Here is how to print numbers in word size. I can't make it work for byte size numbers.

.model  small
.stack   100h
.data
num  dw  300   ; <----- See below
numS db  6 dup(' '),'$'**

.code
    mov ax, @data
    mov ds, ax
    mov ax, num
    mov bx, 10         
    mov si, offset numS+5
    
    cmp ax,0
    jge next
    neg ax
 next:  
    mov dx,0
    div bx
    add dl, 48
    mov [si],   dl
    dec si
    cmp ax, 0
    jne next
    
    cmp num,0
    jge sof
    mov byte ptr[si],   '-'
    dec si
    
sof:
    inc si
    mov ah, 9
    mov dx, si
    int 21h
    .exit
end

I changed num dw to num db but something is wrong in the code I tried to change bx ..
Can anyone change operand types to match because the program says it's the problem. I need this code to not use other methods like pop, push, ret.

Answer 1

The good news is that you can keep using the conversion that you have. If you change the line num dw 300 into something like num db 36, all you have to modify in the code is how you load the AX register.
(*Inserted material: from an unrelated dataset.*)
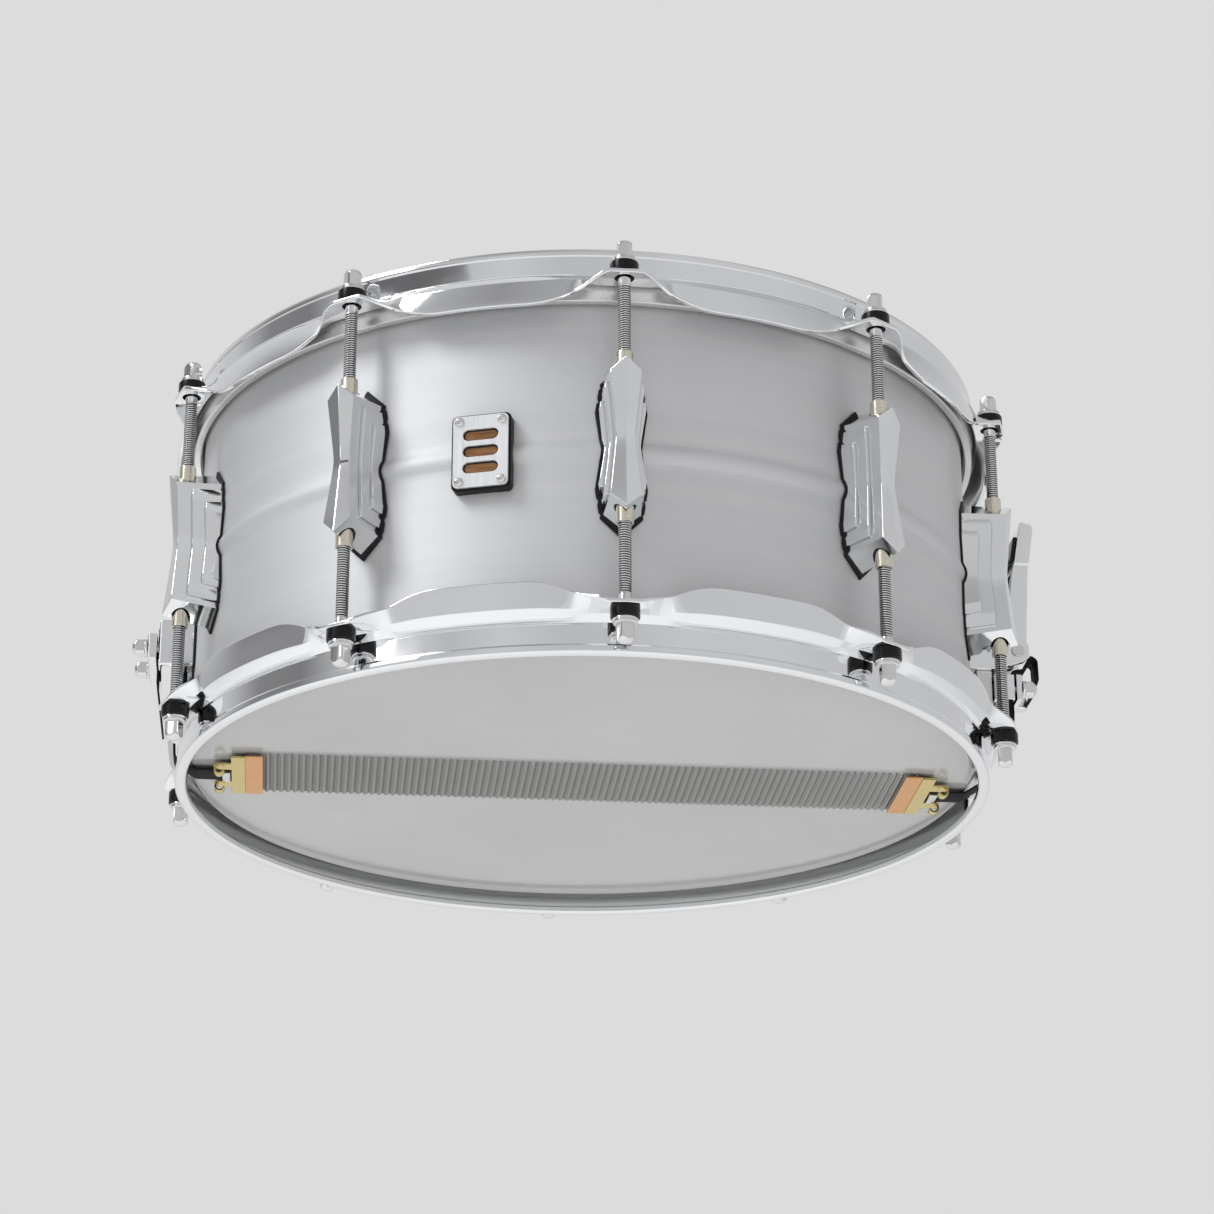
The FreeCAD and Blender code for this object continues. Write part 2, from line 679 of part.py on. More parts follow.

Instead of mov ax, num, you now write mov al, num cbw. (You're expecting signed numbers apparently!)

---

An all bytes solution is possible though:

    mov ax, @data
    mov ds, ax
    mov al, num
    mov bl, 10         
    mov si, offset numS+5
    
    cmp al,0
    jge next
    neg al
 next:  
    mov ah, 0
    div bl        ; Calculates AX / BL --> AL is quotient, AH is remainder
    add ah, 48
    dec si
    mov [si], ah
    cmp al, 0
    jne next
    
    cmp num, al      ; AL == 0
    jge sof
    dec si
    mov byte ptr [si], '-'
sof:
    mov dx, si
    mov ah, 09h      ; DOS.PrintString
    int 21h